▶ _SUPPLIED DATA_:

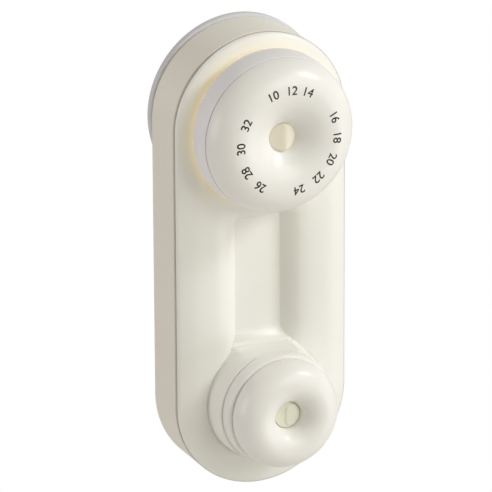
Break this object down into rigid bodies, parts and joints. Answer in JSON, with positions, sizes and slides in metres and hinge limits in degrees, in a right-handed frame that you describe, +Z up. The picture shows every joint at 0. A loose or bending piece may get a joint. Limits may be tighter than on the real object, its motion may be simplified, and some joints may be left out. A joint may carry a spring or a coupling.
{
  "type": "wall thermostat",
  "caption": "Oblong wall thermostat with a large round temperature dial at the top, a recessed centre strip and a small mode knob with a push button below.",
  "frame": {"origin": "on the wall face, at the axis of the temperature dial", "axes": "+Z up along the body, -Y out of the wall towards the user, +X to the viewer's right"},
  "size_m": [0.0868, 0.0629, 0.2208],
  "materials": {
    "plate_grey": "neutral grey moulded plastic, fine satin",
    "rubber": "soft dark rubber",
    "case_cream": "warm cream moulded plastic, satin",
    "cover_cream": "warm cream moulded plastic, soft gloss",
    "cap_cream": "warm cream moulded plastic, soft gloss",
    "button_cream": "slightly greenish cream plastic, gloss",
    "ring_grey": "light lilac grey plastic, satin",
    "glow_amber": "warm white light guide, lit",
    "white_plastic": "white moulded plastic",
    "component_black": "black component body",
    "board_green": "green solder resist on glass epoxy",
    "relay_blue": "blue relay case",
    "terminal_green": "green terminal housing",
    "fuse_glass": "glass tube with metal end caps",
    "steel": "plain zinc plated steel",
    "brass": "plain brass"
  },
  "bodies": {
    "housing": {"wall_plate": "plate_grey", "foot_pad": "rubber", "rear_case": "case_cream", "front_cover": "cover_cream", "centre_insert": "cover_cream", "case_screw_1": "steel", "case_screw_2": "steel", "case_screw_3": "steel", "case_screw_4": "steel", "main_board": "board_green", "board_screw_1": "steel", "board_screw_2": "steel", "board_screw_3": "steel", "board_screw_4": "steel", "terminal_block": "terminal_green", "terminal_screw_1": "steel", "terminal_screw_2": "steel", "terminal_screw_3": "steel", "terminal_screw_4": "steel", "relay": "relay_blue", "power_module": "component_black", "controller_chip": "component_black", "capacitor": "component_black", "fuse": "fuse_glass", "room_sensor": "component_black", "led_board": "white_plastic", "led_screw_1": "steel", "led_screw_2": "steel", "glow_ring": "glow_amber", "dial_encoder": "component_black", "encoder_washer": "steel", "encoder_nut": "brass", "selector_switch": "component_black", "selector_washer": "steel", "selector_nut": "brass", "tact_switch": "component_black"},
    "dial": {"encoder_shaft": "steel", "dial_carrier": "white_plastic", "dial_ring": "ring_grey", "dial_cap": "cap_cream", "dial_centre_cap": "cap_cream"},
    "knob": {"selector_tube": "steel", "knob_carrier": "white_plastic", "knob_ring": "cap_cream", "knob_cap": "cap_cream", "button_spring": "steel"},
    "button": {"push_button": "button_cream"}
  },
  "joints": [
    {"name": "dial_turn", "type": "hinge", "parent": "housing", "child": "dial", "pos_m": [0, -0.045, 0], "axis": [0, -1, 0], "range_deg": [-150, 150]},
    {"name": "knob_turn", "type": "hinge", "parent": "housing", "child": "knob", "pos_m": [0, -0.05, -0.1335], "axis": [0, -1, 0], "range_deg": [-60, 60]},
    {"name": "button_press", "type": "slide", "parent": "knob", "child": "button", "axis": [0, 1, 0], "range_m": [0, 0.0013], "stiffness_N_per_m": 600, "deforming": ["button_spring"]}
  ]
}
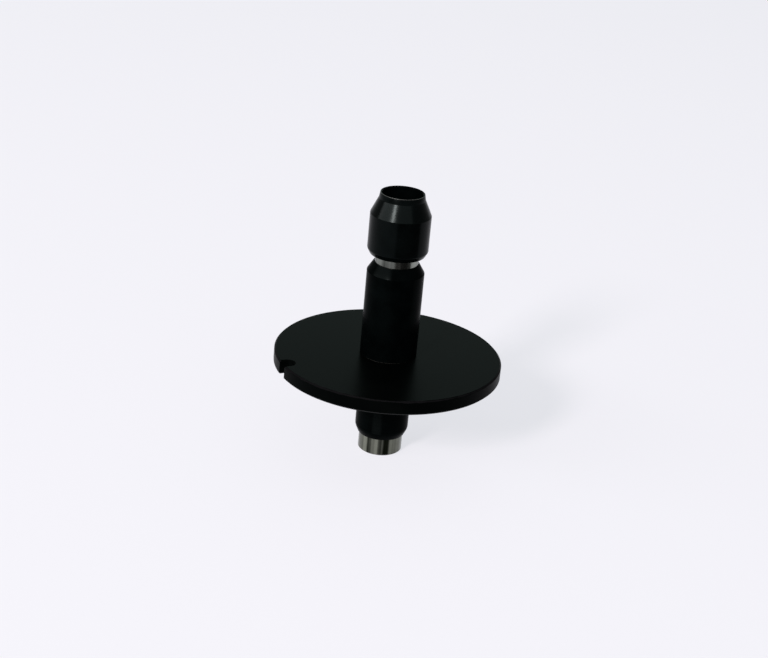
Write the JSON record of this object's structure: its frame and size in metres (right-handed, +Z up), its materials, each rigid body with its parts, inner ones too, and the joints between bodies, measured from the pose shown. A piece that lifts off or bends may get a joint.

▶ _WHAT THE EXERCISE ASKS_: Reproduce the entire listing word for word.

▶ _PROBLEM SOLUTION_:
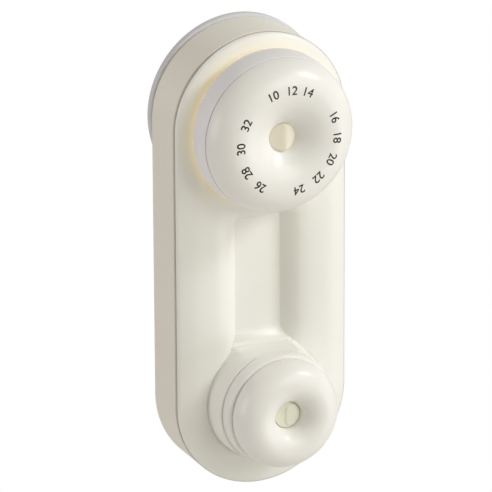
Break this object down into rigid bodies, parts and joints. Answer in JSON, with positions, sizes and slides in metres and hinge limits in degrees, in a right-handed frame that you describe, +Z up. The picture shows every joint at 0. A loose or bending piece may get a joint. Limits may be tighter than on the real object, its motion may be simplified, and some joints may be left out. A joint may carry a spring or a coupling.
{
  "type": "wall thermostat",
  "caption": "Oblong wall thermostat with a large round temperature dial at the top, a recessed centre strip and a small mode knob with a push button below.",
  "frame": {"origin": "on the wall face, at the axis of the temperature dial", "axes": "+Z up along the body, -Y out of the wall towards the user, +X to the viewer's right"},
  "size_m": [0.0868, 0.0629, 0.2208],
  "materials": {
    "plate_grey": "neutral grey moulded plastic, fine satin",
    "rubber": "soft dark rubber",
    "case_cream": "warm cream moulded plastic, satin",
    "cover_cream": "warm cream moulded plastic, soft gloss",
    "cap_cream": "warm cream moulded plastic, soft gloss",
    "button_cream": "slightly greenish cream plastic, gloss",
    "ring_grey": "light lilac grey plastic, satin",
    "glow_amber": "warm white light guide, lit",
    "white_plastic": "white moulded plastic",
    "component_black": "black component body",
    "board_green": "green solder resist on glass epoxy",
    "relay_blue": "blue relay case",
    "terminal_green": "green terminal housing",
    "fuse_glass": "glass tube with metal end caps",
    "steel": "plain zinc plated steel",
    "brass": "plain brass"
  },
  "bodies": {
    "housing": {"wall_plate": "plate_grey", "foot_pad": "rubber", "rear_case": "case_cream", "front_cover": "cover_cream", "centre_insert": "cover_cream", "case_screw_1": "steel", "case_screw_2": "steel", "case_screw_3": "steel", "case_screw_4": "steel", "main_board": "board_green", "board_screw_1": "steel", "board_screw_2": "steel", "board_screw_3": "steel", "board_screw_4": "steel", "terminal_block": "terminal_green", "terminal_screw_1": "steel", "terminal_screw_2": "steel", "terminal_screw_3": "steel", "terminal_screw_4": "steel", "relay": "relay_blue", "power_module": "component_black", "controller_chip": "component_black", "capacitor": "component_black", "fuse": "fuse_glass", "room_sensor": "component_black", "led_board": "white_plastic", "led_screw_1": "steel", "led_screw_2": "steel", "glow_ring": "glow_amber", "dial_encoder": "component_black", "encoder_washer": "steel", "encoder_nut": "brass", "selector_switch": "component_black", "selector_washer": "steel", "selector_nut": "brass", "tact_switch": "component_black"},
    "dial": {"encoder_shaft": "steel", "dial_carrier": "white_plastic", "dial_ring": "ring_grey", "dial_cap": "cap_cream", "dial_centre_cap": "cap_cream"},
    "knob": {"selector_tube": "steel", "knob_carrier": "white_plastic", "knob_ring": "cap_cream", "knob_cap": "cap_cream", "button_spring": "steel"},
    "button": {"push_button": "button_cream"}
  },
  "joints": [
    {"name": "dial_turn", "type": "hinge", "parent": "housing", "child": "dial", "pos_m": [0, -0.045, 0], "axis": [0, -1, 0], "range_deg": [-150, 150]},
    {"name": "knob_turn", "type": "hinge", "parent": "housing", "child": "knob", "pos_m": [0, -0.05, -0.1335], "axis": [0, -1, 0], "range_deg": [-60, 60]},
    {"name": "button_press", "type": "slide", "parent": "knob", "child": "button", "axis": [0, 1, 0], "range_m": [0, 0.0013], "stiffness_N_per_m": 600, "deforming": ["button_spring"]}
  ]
}
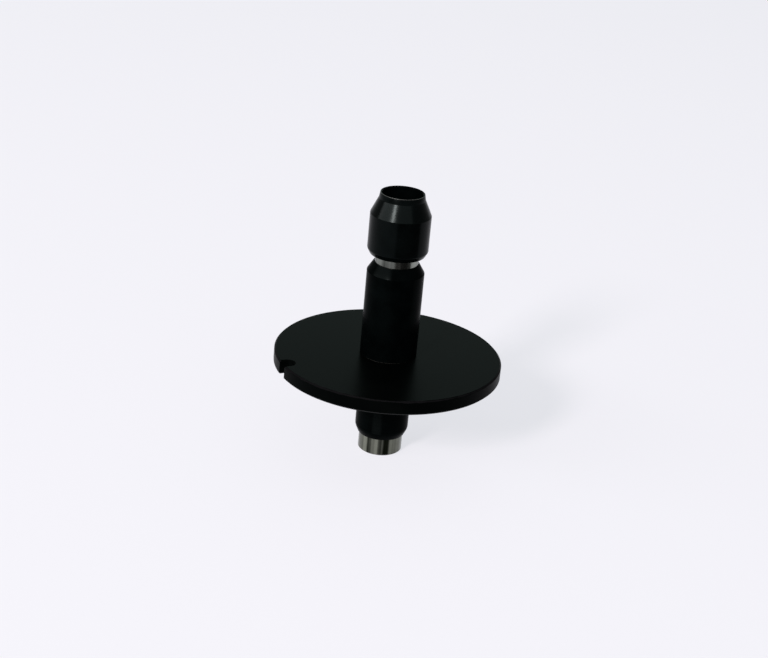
Write the JSON record of this object's structure: its frame and size in metres (right-handed, +Z up), its materials, each rigid body with its parts, inner ones too, and the joints between bodies, measured from the pose shown. A piece that lifts off or bends may get a joint.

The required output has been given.